## Required task
From the line with "obj.data.transform(world)" through the final line, please write out the listing exactly, including both of those lines.

## Collected material
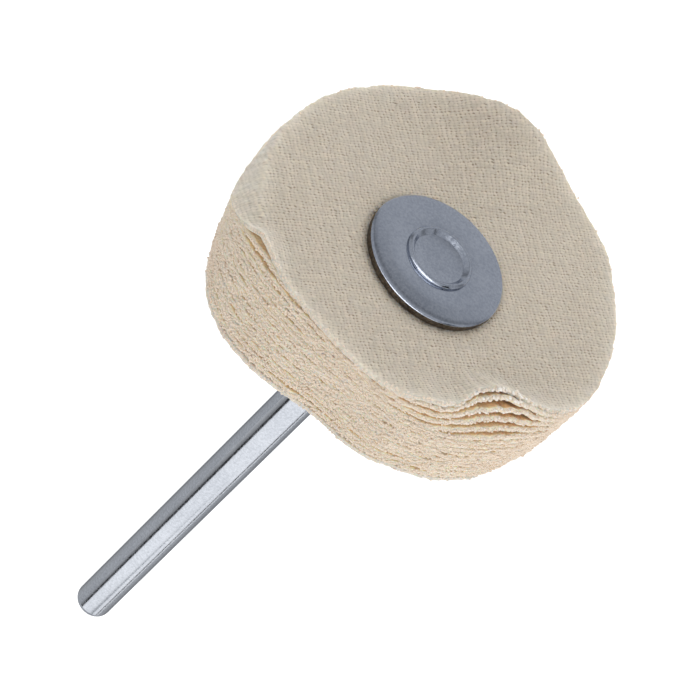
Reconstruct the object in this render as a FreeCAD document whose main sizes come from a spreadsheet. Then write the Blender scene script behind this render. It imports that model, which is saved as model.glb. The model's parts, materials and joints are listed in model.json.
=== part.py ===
import FreeCAD, Part
import math
import os

import Sketcher
from FreeCAD import Rotation, Vector

# A small mounted buff: a stack of round cotton cloth plies, held between two steel washers by a
# steel mandrel whose turned-down neck passes through them and is formed into a dished head.
# +Y runs along the mandrel towards its free end and +Z is up. The origin is on the mandrel's
# axis, at the shoulder where the plain shank starts and the rear washer rests.

# Driving sizes in millimetres and degrees: alias, value, meaning.
SIZES = (
    ("shank_dia", 3.0, "plain shank that a collet grips"),
    ("shank_length", 44.4, "shoulder to the free end"),
    ("tip_round", 0.8, "rounding of the free end"),
    ("neck_dia", 2.0, "turned-down neck through the stack"),
    ("neck_clearance", 0.05, "radial gap between the neck and what it passes through"),
    ("dish_dia", 4.0, "flat floor of the dish in the formed head"),
    ("dish_depth", 0.33, "crest of the head to the floor of the dish"),
    ("dish_slope", 0.3, "run of the dish's sloping wall, from its floor out to the crest"),
    ("crest_width", 0.15, "width of the crest round the dish"),
    ("head_edge", 0.15, "run of the bevel outside the crest"),
    ("head_height", 0.3, "crest of the head above the front washer"),
    ("sink_margin", 0.3, "mouth of the front washer's bore outside the dish's floor"),
    ("washer_dia", 10.9, "outside of both washers"),
    ("washer_thick", 0.8, "thickness of both washers"),
    ("washer_flat_dia", 8.9, "flat middle of a washer's outer face"),
    ("washer_fall", 0.14, "fall of the outer face from the flat to the corner"),
    ("washer_round", 0.3, "rounding of the outer corner"),
    ("ply_count", 17, "number of cloth plies"),
    ("ply_thick", 0.41, "one ply in the stack, with the air in its weave"),
    ("ply_radius", 14.3, "mean radius of the cut cloth"),
    ("ply_offset", 2.0, "distance from the axis to the middle of the cut cloth"),
    ("ply_offset_angle", 275.0, "direction of that distance"),
    ("corner_height", 1.7, "height of the blunt corner left in the outline"),
    ("corner_angle", 132.0, "direction of that corner"),
    ("corner_spread", 24.0, "half width of that corner"),
)
# Lengths that several pieces share, as expressions of the sheet.
STACK = "(2 * sizes.washer_thick + sizes.ply_count * sizes.ply_thick)"
NECK_BORE = "(sizes.neck_dia / 2 + sizes.neck_clearance)"

OUTLINE_POINTS = 36
TOUCH = 0.001


def make_sheet(doc):
    """Put every driving size in one sheet, with its alias beside it."""
    sheet = doc.addObject("Spreadsheet::Sheet", "sizes")
    for row, (alias, value, meaning) in enumerate(SIZES, start=1):
        sheet.set(f"A{row}", alias)
        sheet.set(f"B{row}", str(value))
        sheet.setAlias(f"B{row}", alias)
        sheet.set(f"C{row}", meaning)
    doc.recompute()
    return sheet


def make_body(doc, name):
    body = doc.addObject("PartDesign::Body", name)
    body.Label = name
    return body


def make_sketch(body, name, plane_role):
    """Add a sketch on one of the body's own origin planes."""
    plane = next(f for f in body.Origin.OriginFeatures if f.Role == plane_role)
    sketch = body.newObject("Sketcher::SketchObject", name)
    sketch.AttachmentSupport = [(plane, "")]
    sketch.MapMode = "FlatFace"
    return sketch


def half_profile(body, name, corners):
    """Draw a closed half section whose corners are bound to the sheet.

    Each corner is (radius, distance along the axis), as expressions. Both are measured from the
    origin of the sketch, and a corner on the axis has a radius of "0".
    """
    sketch = make_sketch(body, name, "XY_Plane")
    # A rough closed shape first: the constraints below pull it to size.
    count = len(corners)
    start = [Vector(evaluate(body, r), evaluate(body, y), 0) for r, y in corners]
    for i in range(count):
        sketch.addGeometry(Part.LineSegment(start[i], start[(i + 1) % count]), False)
    for i in range(count):
        sketch.addConstraint(Sketcher.Constraint("Coincident", i, 2, (i + 1) % count, 1))
    for i, (radius, along) in enumerate(corners):
        bind_distance(sketch, "DistanceX", i, radius, start[i].x, zero_axis=-2)
        bind_distance(sketch, "DistanceY", i, along, start[i].y, zero_axis=-1)
    return sketch


def bind_distance(sketch, kind, line, expression, value, zero_axis):
    """Tie the first end of a line to the origin of the sketch, along one direction."""
    if expression == "0":
        sketch.addConstraint(Sketcher.Constraint("PointOnObject", line, 1, zero_axis))
        return
    index = sketch.addConstraint(Sketcher.Constraint(kind, -1, 1, line, 1, value))
    sketch.setExpression(f"Constraints[{index}]", expression)


def evaluate(obj, expression):
    return float(obj.evalExpression(expression))


def revolve(body, sketch, name):
    """Turn a half section about the sketch's own vertical axis."""
    turned = body.newObject("PartDesign::Revolution", name)
    turned.Profile = sketch
    turned.ReferenceAxis = (sketch, ["V_Axis"])
    turned.Angle = 360.0
    sketch.Visibility = False
    return turned


def circle_at(shape, along, radius):
    """Find the round edge at one distance along the axis and of one radius."""
    for i, edge in enumerate(shape.Edges, start=1):
        if not isinstance(edge.Curve, Part.Circle):
            continue
        if math.isclose(edge.CenterOfMass.y, along, abs_tol=TOUCH):
            if math.isclose(edge.Curve.Radius, radius, abs_tol=TOUCH):
                return f"Edge{i}"
    raise RuntimeError(f"no round edge of radius {radius} at {along}")


def round_edge(body, base, edge, name, radius):
    rounded = body.newObject("PartDesign::Fillet", name)
    rounded.Base = (base, [edge])
    rounded.setExpression("Radius", radius)
    base.Visibility = False
    return rounded


def make_mandrel(doc):
    """Shank, neck and formed head in one piece, drawn from the head's crest to the free end."""
    body = make_body(doc, "mandrel")
    dish = "sizes.dish_dia / 2"
    crest_inner = f"({dish} + sizes.dish_slope)"
    crest_outer = f"({crest_inner} + sizes.crest_width)"
    rim = f"({crest_outer} + sizes.head_edge)"
    seat = "sizes.head_height"
    shoulder = f"({seat} + {STACK})"
    free_end = f"({shoulder} + sizes.shank_length)"
    corners = (
        ("0", "sizes.dish_depth"),
        (dish, "sizes.dish_depth"),
        (crest_inner, "0"),
        (crest_outer, "0"),
        (rim, f"{seat} / 2"),
        (rim, seat),
        (f"{dish} + sizes.sink_margin - sizes.neck_clearance", seat),
        ("sizes.neck_dia / 2", f"{seat} + sizes.washer_thick"),
        ("sizes.neck_dia / 2", shoulder),
        ("sizes.shank_dia / 2", shoulder),
        ("sizes.shank_dia / 2", free_end),
        ("0", free_end),
    )
    turned = revolve(body, half_profile(body, "mandrel_section", corners), "mandrel_turned")
    doc.recompute()
    tip_along = evaluate(turned, free_end)
    tip = circle_at(turned.Shape, tip_along, evaluate(turned, "sizes.shank_dia / 2"))
    round_edge(body, turned, tip, "mandrel_tip", "sizes.tip_round")
    body.setExpression(".Placement.Base.y", f"-{shoulder}")
    return body


def make_washer(doc, name, mouth):
    """A pressed washer, drawn from its outer face inwards. The mouth is its bore's radius there."""
    body = make_body(doc, name)
    corners = (
        (mouth, "0"),
        ("sizes.washer_flat_dia / 2", "0"),
        ("sizes.washer_dia / 2", "sizes.washer_fall"),
        ("sizes.washer_dia / 2", "sizes.washer_thick"),
        (NECK_BORE, "sizes.washer_thick"),
    )
    turned = revolve(body, half_profile(body, f"{name}_section", corners), f"{name}_turned")
    doc.recompute()
    fall = evaluate(turned, "sizes.washer_fall")
    corner = circle_at(turned.Shape, fall, evaluate(turned, "sizes.washer_dia / 2"))
    round_edge(body, turned, corner, f"{name}_corner", "sizes.washer_round")
    return body


def make_front_washer(doc):
    """The washer whose bore widens outwards, so that the formed head fills it."""
    body = make_washer(doc, "front_washer", "sizes.dish_dia / 2 + sizes.sink_margin")
    body.setExpression(".Placement.Base.y", f"-{STACK}")
    return body


def make_rear_washer(doc):
    """A plain-bored washer turned round, with its outer face against the shoulder."""
    body = make_washer(doc, "rear_washer", NECK_BORE)
    body.Placement = FreeCAD.Placement(Vector(0, 0, 0), Rotation(Vector(1, 0, 0), 180))
    return body


def outline_radius(sheet, angle):
    """Radius of the cut cloth: a disc off its centre, with one blunt corner."""
    off_centre = sheet.get("ply_offset") * math.cos(math.radians(angle - sheet.get("ply_offset_angle")))
    turn = (angle - sheet.get("corner_angle") + 180.0) % 360.0 - 180.0
    corner = sheet.get("corner_height") * math.exp(-((turn / sheet.get("corner_spread")) ** 2))
    return sheet.get("ply_radius") + off_centre + corner


def outline_curve(sheet):
    """The outline as one smooth closed curve, its angle counted from -X towards +Z."""
    points = []
    for i in range(OUTLINE_POINTS):
        angle = 360.0 * i / OUTLINE_POINTS
        radius = outline_radius(sheet, angle)
        turn = math.radians(angle)
        points.append(Vector(-radius * math.cos(turn), radius * math.sin(turn), 0))
    curve = Part.BSplineCurve()
    curve.interpolate(points, PeriodicFlag=True)
    return curve


def make_ply(doc, sheet, number):
    """One cloth disc with the neck's hole through it, counted from the front washer."""
    name = f"cloth_ply_{number:02d}"
    body = make_body(doc, name)
    sketch = make_sketch(body, f"{name}_outline", "XZ_Plane")
    sketch.addGeometry(outline_curve(sheet), False)
    sketch.addConstraint(Sketcher.Constraint("Block", 0))
    neck_hole = Part.Circle(Vector(0, 0, 0), Vector(0, 0, 1), evaluate(sketch, NECK_BORE))
    hole = sketch.addGeometry(neck_hole, False)
    sketch.addConstraint(Sketcher.Constraint("Coincident", hole, 3, -1, 1))
    bore = sketch.addConstraint(Sketcher.Constraint("Radius", hole, neck_hole.Radius))
    sketch.setExpression(f"Constraints[{bore}]", NECK_BORE)
    pad = body.newObject("PartDesign::Pad", f"{name}_cut")
    pad.Profile = sketch
    pad.setExpression("Length", "sizes.ply_thick")
    pad.Reversed = True
    sketch.Visibility = False
    behind = f"(sizes.ply_count - {number - 1}) * sizes.ply_thick"
    body.setExpression(".Placement.Base.y", f"-(sizes.washer_thick + {behind})")
    return body


def check(doc, pieces):
    """Stop if an object failed to rebuild or a piece has no valid solid."""
    for obj in doc.Objects:
        for fault in ("Invalid", "Error"):
            if fault in obj.State:
                raise RuntimeError(f"{obj.Label} is {fault}")
    for piece in pieces:
        shape = piece.Shape
        if shape.isNull() or not shape.isValid() or len(shape.Solids) != 1:
            raise RuntimeError(f"{piece.Label} is not one valid solid")


def main():
    doc = FreeCAD.newDocument("mounted_buff")
    sheet = make_sheet(doc)
    pieces = [make_mandrel(doc), make_front_washer(doc), make_rear_washer(doc)]
    for number in range(1, int(sheet.get("ply_count")) + 1):
        pieces.append(make_ply(doc, sheet, number))
    doc.recompute()
    check(doc, pieces)
    os.makedirs("parts", exist_ok=True)
    for piece in pieces:
        piece.Shape.exportStep(os.path.join("parts", f"{piece.Label}.step"))
        box = piece.Shape.BoundBox
        print(f"{piece.Label}: {piece.Shape.Volume:.2f} mm3, y {box.YMin:.2f} to {box.YMax:.2f}")


main()
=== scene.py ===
import json
import math

import bpy
import numpy as np
from mathutils import Matrix, Vector


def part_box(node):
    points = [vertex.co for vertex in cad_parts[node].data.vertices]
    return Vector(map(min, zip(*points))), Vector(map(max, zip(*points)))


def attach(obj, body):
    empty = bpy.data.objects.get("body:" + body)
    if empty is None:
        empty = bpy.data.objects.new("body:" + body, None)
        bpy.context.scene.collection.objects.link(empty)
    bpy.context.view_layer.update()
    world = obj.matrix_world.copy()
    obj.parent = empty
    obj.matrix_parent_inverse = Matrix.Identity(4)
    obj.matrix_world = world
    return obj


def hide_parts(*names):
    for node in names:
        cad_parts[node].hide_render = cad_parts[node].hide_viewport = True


# A small mounted buff on a steel mandrel. +Y runs along the shank to its free end, +Z is up.
# Every length in this file is in metres. MM turns millimetres into metres.
MM = 0.001
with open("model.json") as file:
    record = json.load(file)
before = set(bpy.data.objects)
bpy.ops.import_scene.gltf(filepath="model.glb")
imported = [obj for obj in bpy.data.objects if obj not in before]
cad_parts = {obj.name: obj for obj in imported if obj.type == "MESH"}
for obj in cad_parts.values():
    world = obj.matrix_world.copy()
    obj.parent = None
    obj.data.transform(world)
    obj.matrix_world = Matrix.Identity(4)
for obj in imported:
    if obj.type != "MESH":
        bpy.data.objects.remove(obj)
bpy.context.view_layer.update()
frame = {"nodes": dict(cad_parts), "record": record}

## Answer
    obj.data.transform(world)
    obj.matrix_world = Matrix.Identity(4)
for obj in imported:
    if obj.type != "MESH":
        bpy.data.objects.remove(obj)
bpy.context.view_layer.update()
frame = {"nodes": dict(cad_parts), "record": record}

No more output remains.